Conditional Independence

Apr. 10, 2025

Let $A$, $B$, and $C$ be events. $A$ and $B$ are said to be conditionally independent given $C$ if and only if $P(C)>0$ and:

\[P(A\vert B,C) = P(A\vert C)\label{eq1}\]

Equivalently, conditional independence may be stated as:

\[P(A,B\vert C) = P(A\vert C)P(B\vert C)\label{eq2}\]

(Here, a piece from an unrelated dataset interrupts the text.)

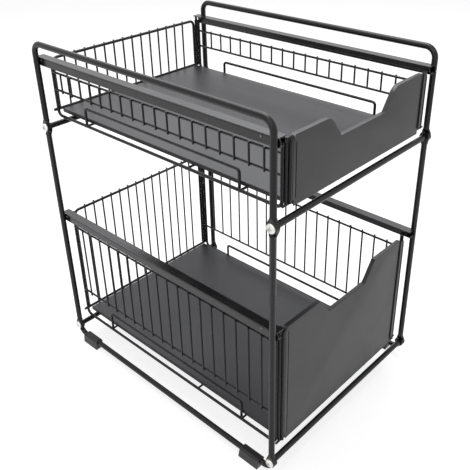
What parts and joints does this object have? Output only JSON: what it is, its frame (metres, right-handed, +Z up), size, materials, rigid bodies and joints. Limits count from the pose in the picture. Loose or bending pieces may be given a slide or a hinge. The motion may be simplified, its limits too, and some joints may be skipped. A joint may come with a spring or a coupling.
{
  "type": "pull out cabinet basket",
  "caption": "Two-tier cabinet organiser: an open frame of bent rod with a shallow basket over a deep one, each with a sheet front, sliding out on side rails.",
  "frame": {"origin": "on the floor, under the centre of the outer box", "axes": "+Z up, the baskets pull out towards -Y, +X to the right seen from the front"},
  "size_m": [0.3282, 0.4362, 0.5055],
  "materials": {
    "frame_coat": "satin powder coat",
    "wire_coat": "satin powder coat",
    "sheet_coat": "satin powder coat",
    "rail_coat": "smooth satin coat",
    "nickel": "nickel plated",
    "foot_plastic": "matte moulded"
  },
  "bodies": {
    "frame": {"upper_side_frame_left": "frame_coat", "upper_side_frame_right": "frame_coat", "lower_post_front_left": "frame_coat", "lower_post_front_right": "frame_coat", "lower_post_back_left": "frame_coat", "lower_post_back_right": "frame_coat", "base_rail_left": "frame_coat", "base_rail_right": "frame_coat", "mid_cross_rod_front": "frame_coat", "mid_cross_rod_back": "frame_coat", "base_cross_rod_front": "frame_coat", "base_cross_rod_back": "frame_coat", "mid_screw_front_left": "nickel", "mid_screw_front_right": "nickel", "mid_screw_back_left": "nickel", "mid_screw_back_right": "nickel", "base_screw_front_left": "nickel", "base_screw_front_right": "nickel", "base_screw_back_left": "nickel", "base_screw_back_right": "nickel", "foot_front_left": "foot_plastic", "foot_front_right": "foot_plastic", "foot_back_left": "foot_plastic", "foot_back_right": "foot_plastic", "upper_rail_left": "rail_coat", "upper_rail_right": "rail_coat", "lower_rail_left": "rail_coat", "lower_rail_right": "rail_coat", "rail_rivets": "nickel"},
    "upper_basket": {"upper_runner_left": "rail_coat", "upper_runner_right": "rail_coat", "upper_side_hoop_left": "wire_coat", "upper_side_hoop_right": "wire_coat", "upper_side_grille_left": "wire_coat", "upper_side_grille_right": "wire_coat", "upper_gallery_left": "wire_coat", "upper_gallery_right": "wire_coat", "upper_back_hoop": "wire_coat", "upper_back_sill": "wire_coat", "upper_front_sill": "wire_coat", "upper_back_wires": "wire_coat", "upper_wire_grid": "wire_coat", "upper_floor": "sheet_coat", "upper_front_panel": "sheet_coat"},
    "lower_basket": {"lower_runner_left": "rail_coat", "lower_runner_right": "rail_coat", "lower_side_hoop_left": "wire_coat", "lower_side_hoop_right": "wire_coat", "lower_side_grille_left": "wire_coat", "lower_side_grille_right": "wire_coat", "lower_gallery_left": "wire_coat", "lower_gallery_right": "wire_coat", "lower_back_hoop": "wire_coat", "lower_back_sill": "wire_coat", "lower_front_sill": "wire_coat", "lower_back_wires": "wire_coat", "lower_wire_grid": "wire_coat", "lower_floor": "sheet_coat", "lower_front_panel": "sheet_coat"}
  },
  "joints": [
    {"name": "upper_slide", "type": "slide", "parent": "frame", "child": "upper_basket", "axis": [0, -1, 0], "range_m": [0, 0.3]},
    {"name": "lower_slide", "type": "slide", "parent": "frame", "child": "lower_basket", "axis": [0, -1, 0], "range_m": [0, 0.3]}
  ]
}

Eq. $\eqref{eq1}$ means that “the probability of $A$ given $C$ is the same as the probability of $A$ given both $B$ and $C$, this equality expresses that $B$ contributes nothing to the certainty of $A$1 and hence $A$ and $B$ are conditionally independent, given $C$. Eq. $\eqref{eq2}$ better expresses this meaning, and we can derive Eq. $\eqref{eq2}$ from Eq. $\eqref{eq1}$1:

\[\begin{split} &P(A\vert B,C) = P(A\vert C)\\ \Rightarrow&\dfrac{P(A,B,C)}{P(B,C)} = \dfrac{P(A,C)}{P(C)}\\ \Rightarrow&P(A,B,C) = \dfrac{P(A,C)P(B,C)}{P(C)}\\ \Rightarrow&\dfrac{P(A,B,C)}{P(C)} = \dfrac{P(A,C)P(B,C)}{P(C)P(C)}\\ \Rightarrow&\dfrac{P(A,B,C)}{P(C)} = \dfrac{P(A,C)}{P(C)}\dfrac{P(B,C)}{P(C)}\\ \Rightarrow&P(A,B\vert C) = P(A\vert C)P(B\vert C) \end{split}\notag\]

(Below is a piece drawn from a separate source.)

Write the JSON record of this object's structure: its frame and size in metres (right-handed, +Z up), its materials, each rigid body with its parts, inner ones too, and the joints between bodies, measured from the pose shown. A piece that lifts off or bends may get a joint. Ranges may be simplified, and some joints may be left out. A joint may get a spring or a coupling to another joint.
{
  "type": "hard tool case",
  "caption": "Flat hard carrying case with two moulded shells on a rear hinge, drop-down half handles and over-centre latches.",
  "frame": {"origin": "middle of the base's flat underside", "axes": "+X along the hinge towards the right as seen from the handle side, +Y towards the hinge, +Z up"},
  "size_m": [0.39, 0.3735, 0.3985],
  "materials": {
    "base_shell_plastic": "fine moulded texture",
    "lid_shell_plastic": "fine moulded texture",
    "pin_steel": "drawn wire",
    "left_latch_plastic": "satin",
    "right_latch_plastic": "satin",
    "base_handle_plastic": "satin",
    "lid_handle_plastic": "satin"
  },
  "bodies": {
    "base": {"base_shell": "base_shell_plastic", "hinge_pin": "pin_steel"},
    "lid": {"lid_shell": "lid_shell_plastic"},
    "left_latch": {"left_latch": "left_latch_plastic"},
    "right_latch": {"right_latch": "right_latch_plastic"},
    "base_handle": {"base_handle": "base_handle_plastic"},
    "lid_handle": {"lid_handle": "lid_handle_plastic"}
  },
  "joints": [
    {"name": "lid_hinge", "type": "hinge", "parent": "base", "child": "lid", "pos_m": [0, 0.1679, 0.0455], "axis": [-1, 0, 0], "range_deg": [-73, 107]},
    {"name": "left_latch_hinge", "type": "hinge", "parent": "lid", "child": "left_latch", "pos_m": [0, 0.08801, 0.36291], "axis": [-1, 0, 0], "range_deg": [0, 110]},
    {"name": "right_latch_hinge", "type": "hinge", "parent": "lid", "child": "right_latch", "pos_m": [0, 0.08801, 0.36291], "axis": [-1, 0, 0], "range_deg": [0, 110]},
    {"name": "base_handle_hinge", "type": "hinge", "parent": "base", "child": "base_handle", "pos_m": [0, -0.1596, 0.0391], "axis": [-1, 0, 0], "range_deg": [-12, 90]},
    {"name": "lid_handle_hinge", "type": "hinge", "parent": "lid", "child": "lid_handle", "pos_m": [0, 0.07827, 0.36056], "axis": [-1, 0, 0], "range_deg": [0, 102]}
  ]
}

Besides, it should be noted that, the fact that $A$ and $B$ are independent doesn’t means that they are conditionally independent given event $C$, like an example in video2:

image-20250410123220888

From the right case we can see that $P(A,B)=P(A)P(B)$, but $P(A,B\vert C) = P(A\vert C)P(B\vert C)$, i.e. Eq. $\eqref{eq2}$, doesn’t hold.

By the way, the left Venn diagram can explain Eq. $\eqref{eq2}$ very well, but not clearly for Eq. $\eqref{eq1}$.